Delicious feeling, wasn't it?
Some people continue to work with mud, becoming potters who make extraordinary ware. I tried pottery classes in school. I learned that pulling clay up on a potter's wheel is hard work. It takes practice to achieve thin vessel walls and prevent them from collapsing. One time, as I was pulling the clay up, my oversized shirt got caught in the spinning clay, and I became one with my pottery. Attaching a handle to a pot is difficult. Mine often broke in half during the firing process. Painting glaze on an unfired piece is hard. A friend gave me one of his pots that I still treasure today. He learned to fashion a lid that fit the pot and splashed a dark, matte glaze over his pots. His abilities filled me with admiration. But with practice, more practice than I attempted, you could be like my friend or Korean celadon potters who make extraordinary wares.

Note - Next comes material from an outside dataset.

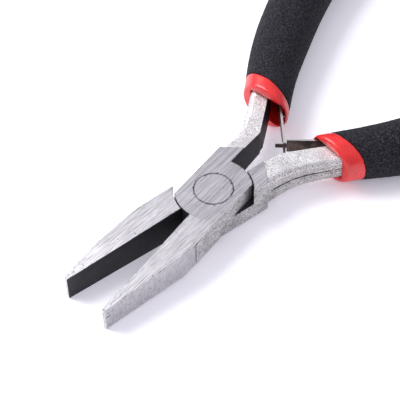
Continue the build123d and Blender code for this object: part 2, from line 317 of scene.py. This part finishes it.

When we traveled to Korea while living in Japan, we visited a celadon factory with a huge warehouse filled with what seemed like miles of celadon pottery of every shape and size. An intensely hot kiln with low oxidation achieves the blue-green celadon color, similar to the color of jade, a stone prized in Asia. But that is the end of the process. To make each piece, a potter spins a lump of clay into a vase or other vessel. The piece is allowed to harden, though flexible enough so that the potter, using a small scooping tool, can carve out traditional patterns, most often hundreds of small cranes around the surface of the pottery. Once those carvings are completed, the potter brushes a slip glaze of a different color clay from the foundation into the body of the crane, and then, using a darker slip color, fills the lines of the feet and beak. Each step is meticulously carried out to ensure that each vessel is identical. Any that come out of the kiln and are not perfect are immediately destroyed.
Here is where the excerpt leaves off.